Exercise objective
Beginning at the first line of the data, print each line exactly, stopping after the line that contains "back_round = 9.5".

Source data
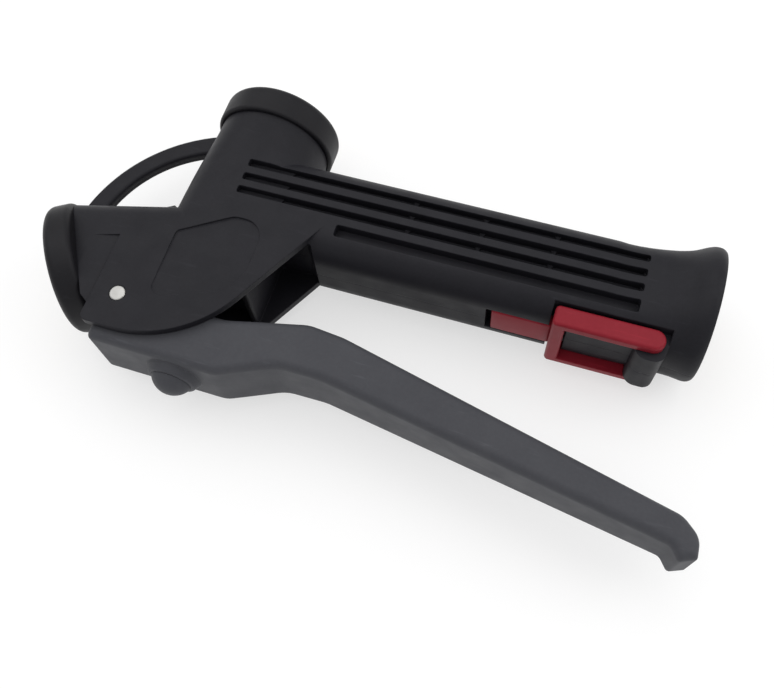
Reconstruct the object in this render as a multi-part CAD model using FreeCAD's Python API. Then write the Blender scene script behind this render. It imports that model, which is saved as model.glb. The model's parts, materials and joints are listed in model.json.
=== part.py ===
"""Fire hose nozzle: a lever-operated shut-off gun, lying on its far side.

Frame, in millimetres: the origin is the centre of the inlet mouth, +X leaves the inlet along the
grip, +Y points away from the lever, and +Z is up, square to the plane that the shells part on.
"""
import FreeCAD, Part
import math
import os
from FreeCAD import Vector

# ---- driving dimensions ----
body_half = 17.5  # half the width across the cheeks and the grip

grip_top = 15.7
grip_bottom = -22.3
grip_corner = 10.7
grip_wall_side = 5.0
grip_cavity_top = 12.4
grip_cavity_bottom = -12.0
grip_left = -176.0
flare_left = -36.0

back_round = 9.5

valve_x = -174.3
neck_radius = 21.8
neck_top = 28.7
cap_radius = 23.6
cap_height = 10.0
cap_skirt = 1.9  # how far the cap ring laps over the neck
barrel_radius = 13.4

outlet_angle = 30.0  # the outlet points this far below -X
outlet_level = -15.0  # where the outlet axis crosses the valve axis
ring_start = 55.3  # along the outlet axis, from the valve axis
ring_length = 10.2
ring_radius = 24.2

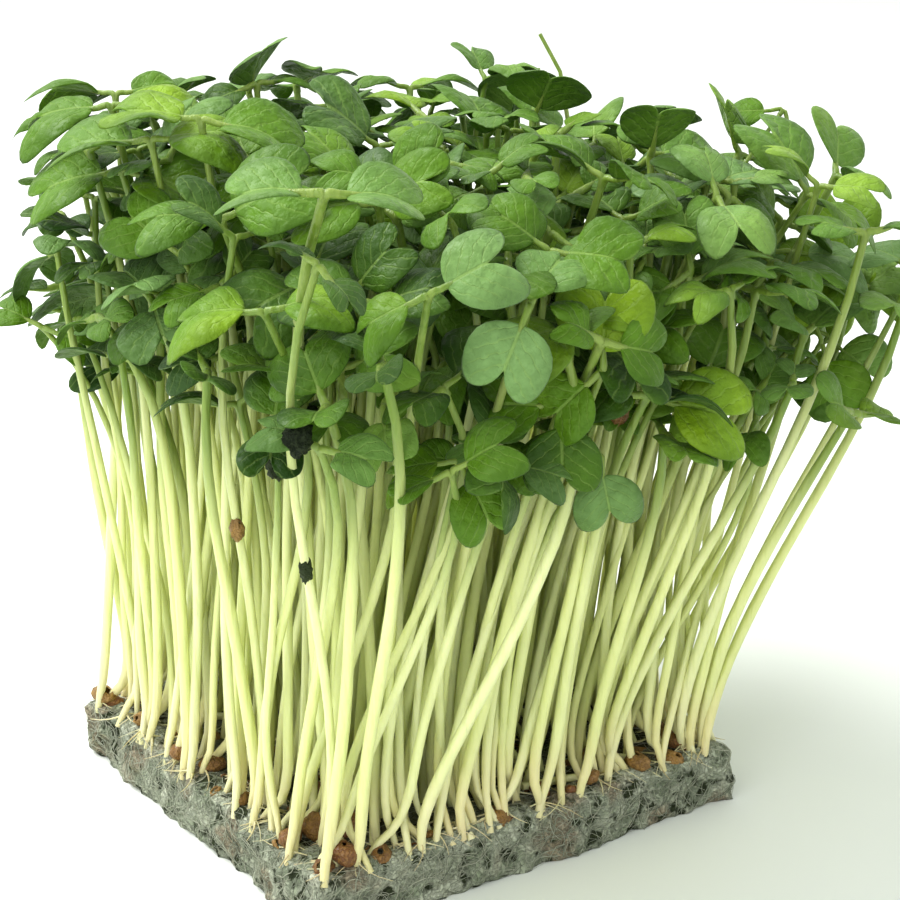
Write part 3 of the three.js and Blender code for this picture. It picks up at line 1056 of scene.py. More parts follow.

Output for this task
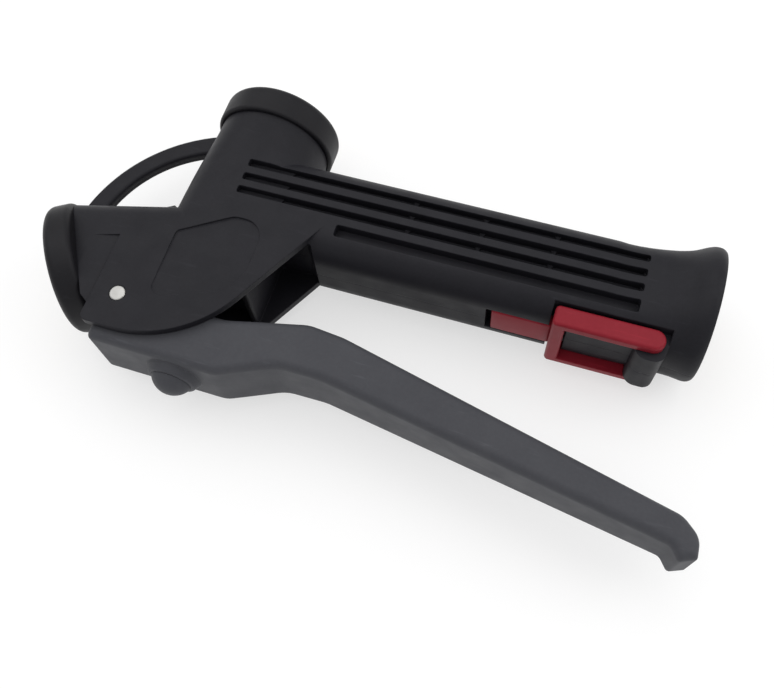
Reconstruct the object in this render as a multi-part CAD model using FreeCAD's Python API. Then write the Blender scene script behind this render. It imports that model, which is saved as model.glb. The model's parts, materials and joints are listed in model.json.
=== part.py ===
"""Fire hose nozzle: a lever-operated shut-off gun, lying on its far side.

Frame, in millimetres: the origin is the centre of the inlet mouth, +X leaves the inlet along the
grip, +Y points away from the lever, and +Z is up, square to the plane that the shells part on.
"""
import FreeCAD, Part
import math
import os
from FreeCAD import Vector

# ---- driving dimensions ----
body_half = 17.5  # half the width across the cheeks and the grip

grip_top = 15.7
grip_bottom = -22.3
grip_corner = 10.7
grip_wall_side = 5.0
grip_cavity_top = 12.4
grip_cavity_bottom = -12.0
grip_left = -176.0
flare_left = -36.0

back_round = 9.5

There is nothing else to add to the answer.